# EXERCISE MATERIALS:
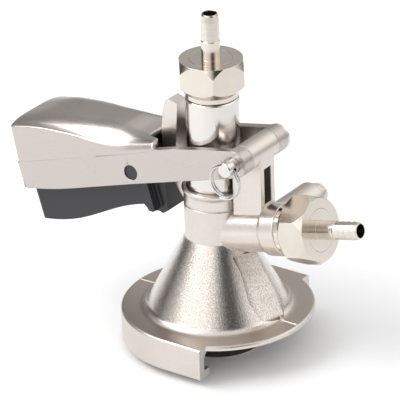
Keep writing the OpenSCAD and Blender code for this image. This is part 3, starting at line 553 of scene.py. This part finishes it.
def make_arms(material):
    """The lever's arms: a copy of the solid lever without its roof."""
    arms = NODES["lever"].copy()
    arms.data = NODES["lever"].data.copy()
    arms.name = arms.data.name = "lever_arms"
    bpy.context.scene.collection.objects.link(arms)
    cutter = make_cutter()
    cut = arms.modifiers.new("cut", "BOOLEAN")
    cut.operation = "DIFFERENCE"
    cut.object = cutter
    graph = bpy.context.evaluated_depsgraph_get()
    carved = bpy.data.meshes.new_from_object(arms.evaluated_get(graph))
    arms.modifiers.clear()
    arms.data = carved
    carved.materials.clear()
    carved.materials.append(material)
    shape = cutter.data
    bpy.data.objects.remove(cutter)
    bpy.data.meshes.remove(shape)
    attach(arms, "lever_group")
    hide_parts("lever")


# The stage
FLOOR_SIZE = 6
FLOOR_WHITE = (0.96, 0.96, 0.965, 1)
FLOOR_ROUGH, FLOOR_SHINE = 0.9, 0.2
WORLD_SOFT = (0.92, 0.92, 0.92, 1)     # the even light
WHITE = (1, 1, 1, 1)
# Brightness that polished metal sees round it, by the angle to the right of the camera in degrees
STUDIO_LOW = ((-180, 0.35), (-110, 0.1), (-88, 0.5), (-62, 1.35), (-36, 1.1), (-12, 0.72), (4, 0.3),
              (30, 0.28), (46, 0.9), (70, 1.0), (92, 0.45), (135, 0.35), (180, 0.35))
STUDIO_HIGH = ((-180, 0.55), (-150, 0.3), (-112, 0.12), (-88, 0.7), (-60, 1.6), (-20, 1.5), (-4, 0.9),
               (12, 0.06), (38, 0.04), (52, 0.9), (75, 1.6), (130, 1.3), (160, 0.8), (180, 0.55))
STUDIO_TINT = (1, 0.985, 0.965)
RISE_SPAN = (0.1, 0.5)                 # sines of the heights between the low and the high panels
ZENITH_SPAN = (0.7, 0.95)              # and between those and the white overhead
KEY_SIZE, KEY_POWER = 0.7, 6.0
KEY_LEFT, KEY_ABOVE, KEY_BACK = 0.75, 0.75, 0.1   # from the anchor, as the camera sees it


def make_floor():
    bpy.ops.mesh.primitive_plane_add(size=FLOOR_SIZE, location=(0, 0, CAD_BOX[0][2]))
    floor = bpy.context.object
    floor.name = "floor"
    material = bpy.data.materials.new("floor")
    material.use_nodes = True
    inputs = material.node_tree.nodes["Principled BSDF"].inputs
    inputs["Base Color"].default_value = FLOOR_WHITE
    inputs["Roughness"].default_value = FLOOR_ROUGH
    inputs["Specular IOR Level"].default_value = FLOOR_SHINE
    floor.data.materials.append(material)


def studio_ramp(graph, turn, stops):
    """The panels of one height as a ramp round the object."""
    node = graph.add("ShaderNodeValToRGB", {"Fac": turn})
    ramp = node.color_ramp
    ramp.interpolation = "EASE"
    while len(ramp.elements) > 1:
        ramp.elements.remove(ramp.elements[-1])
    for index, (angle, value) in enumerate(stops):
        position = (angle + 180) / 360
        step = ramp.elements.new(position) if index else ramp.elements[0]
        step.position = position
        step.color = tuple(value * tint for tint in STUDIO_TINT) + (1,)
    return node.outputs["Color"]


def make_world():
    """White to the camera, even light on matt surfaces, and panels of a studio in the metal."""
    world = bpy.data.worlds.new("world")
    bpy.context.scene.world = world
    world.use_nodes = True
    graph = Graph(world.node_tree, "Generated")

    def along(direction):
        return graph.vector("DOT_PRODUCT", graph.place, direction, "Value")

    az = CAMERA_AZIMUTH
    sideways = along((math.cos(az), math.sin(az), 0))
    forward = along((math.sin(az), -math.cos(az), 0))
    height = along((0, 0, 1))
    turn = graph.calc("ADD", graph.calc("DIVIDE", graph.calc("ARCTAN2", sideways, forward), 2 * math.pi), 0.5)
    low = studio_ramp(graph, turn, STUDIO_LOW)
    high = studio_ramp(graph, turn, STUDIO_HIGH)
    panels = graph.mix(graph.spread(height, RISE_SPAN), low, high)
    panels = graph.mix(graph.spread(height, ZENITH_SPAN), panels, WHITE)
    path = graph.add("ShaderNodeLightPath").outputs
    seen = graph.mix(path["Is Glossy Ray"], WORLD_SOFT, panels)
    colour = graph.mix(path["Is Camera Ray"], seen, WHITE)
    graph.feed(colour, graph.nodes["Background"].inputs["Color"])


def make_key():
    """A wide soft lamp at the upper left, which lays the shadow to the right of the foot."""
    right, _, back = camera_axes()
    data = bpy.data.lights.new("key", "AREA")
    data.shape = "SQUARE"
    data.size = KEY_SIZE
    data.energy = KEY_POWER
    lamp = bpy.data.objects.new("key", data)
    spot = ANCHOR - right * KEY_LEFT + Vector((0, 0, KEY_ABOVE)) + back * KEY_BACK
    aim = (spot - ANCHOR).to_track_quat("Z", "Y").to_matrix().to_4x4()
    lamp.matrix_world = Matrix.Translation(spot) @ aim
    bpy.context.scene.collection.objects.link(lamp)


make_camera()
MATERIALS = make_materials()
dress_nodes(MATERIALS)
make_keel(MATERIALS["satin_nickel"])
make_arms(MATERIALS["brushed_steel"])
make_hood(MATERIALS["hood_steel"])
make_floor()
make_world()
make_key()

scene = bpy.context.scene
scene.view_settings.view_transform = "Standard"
--
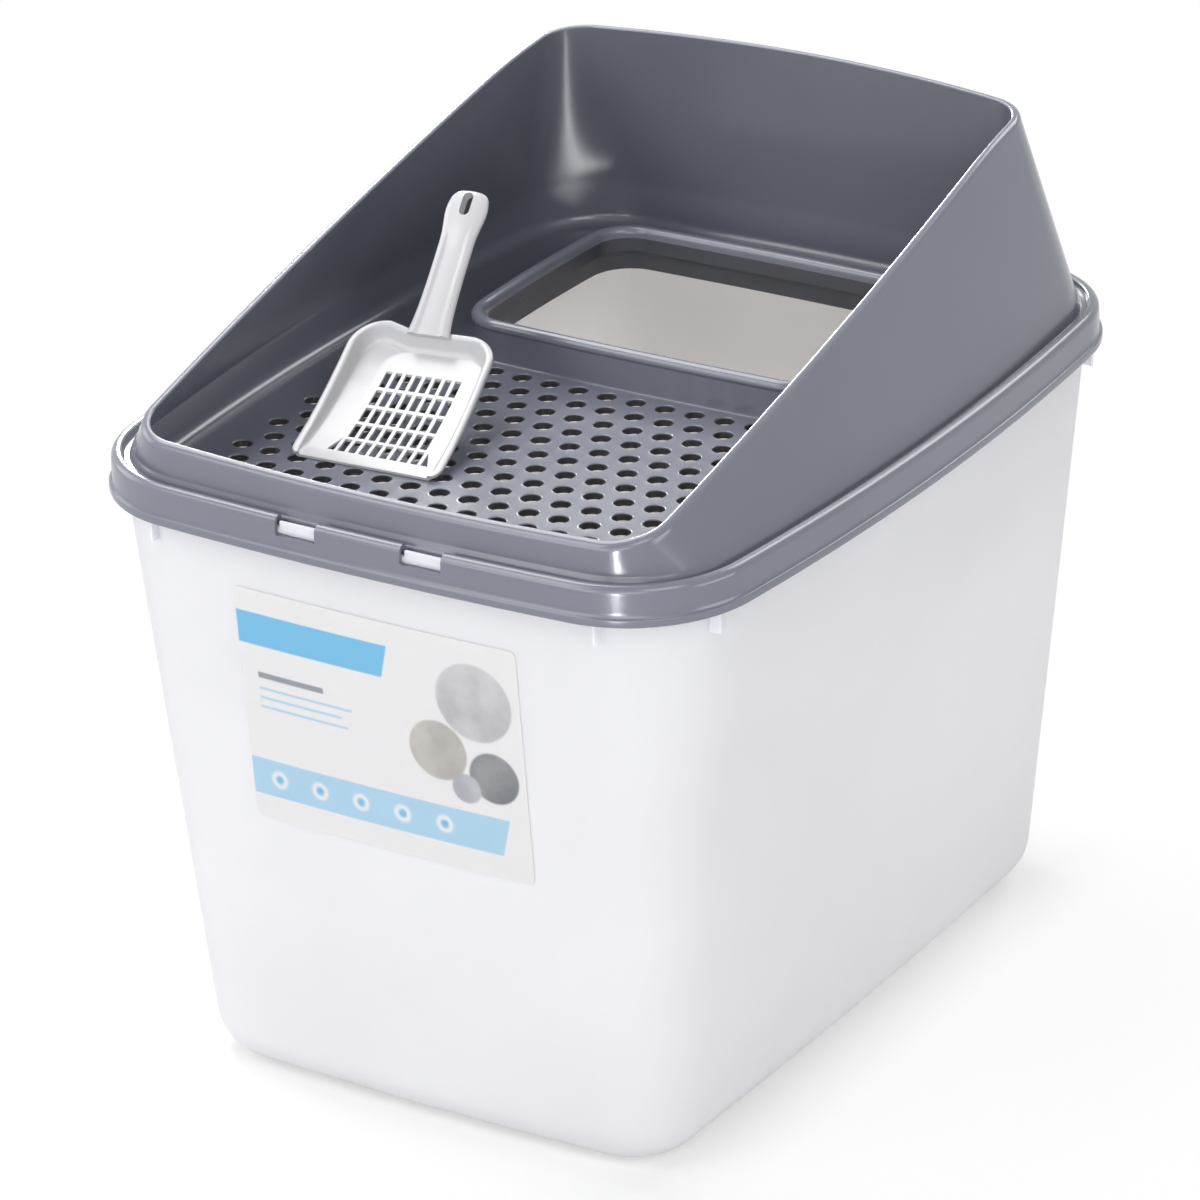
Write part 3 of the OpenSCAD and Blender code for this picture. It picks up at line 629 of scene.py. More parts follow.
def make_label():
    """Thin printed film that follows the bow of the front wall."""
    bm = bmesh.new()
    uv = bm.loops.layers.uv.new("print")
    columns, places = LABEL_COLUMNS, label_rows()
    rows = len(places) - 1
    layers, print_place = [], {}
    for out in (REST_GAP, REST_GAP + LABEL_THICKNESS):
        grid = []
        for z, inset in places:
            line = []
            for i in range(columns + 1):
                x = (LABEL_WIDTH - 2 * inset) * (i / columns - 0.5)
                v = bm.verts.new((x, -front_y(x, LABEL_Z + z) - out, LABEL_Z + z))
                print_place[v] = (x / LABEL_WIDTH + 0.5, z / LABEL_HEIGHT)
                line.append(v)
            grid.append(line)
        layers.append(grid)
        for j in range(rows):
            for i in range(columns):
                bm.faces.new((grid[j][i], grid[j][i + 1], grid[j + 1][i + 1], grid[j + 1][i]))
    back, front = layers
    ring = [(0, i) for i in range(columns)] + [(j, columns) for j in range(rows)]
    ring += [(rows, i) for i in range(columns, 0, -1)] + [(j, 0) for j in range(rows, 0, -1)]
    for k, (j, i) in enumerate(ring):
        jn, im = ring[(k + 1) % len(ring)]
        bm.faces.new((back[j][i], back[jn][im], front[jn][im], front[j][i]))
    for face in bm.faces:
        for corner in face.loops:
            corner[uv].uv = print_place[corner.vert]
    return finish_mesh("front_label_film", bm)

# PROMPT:
Where a line contains the string "Blender", extract that line.

# RESULT:
Keep writing the OpenSCAD and Blender code for this image. This is part 3, starting at line 553 of scene.py. This part finishes it.
Write part 3 of the OpenSCAD and Blender code for this picture. It picks up at line 629 of scene.py. More parts follow.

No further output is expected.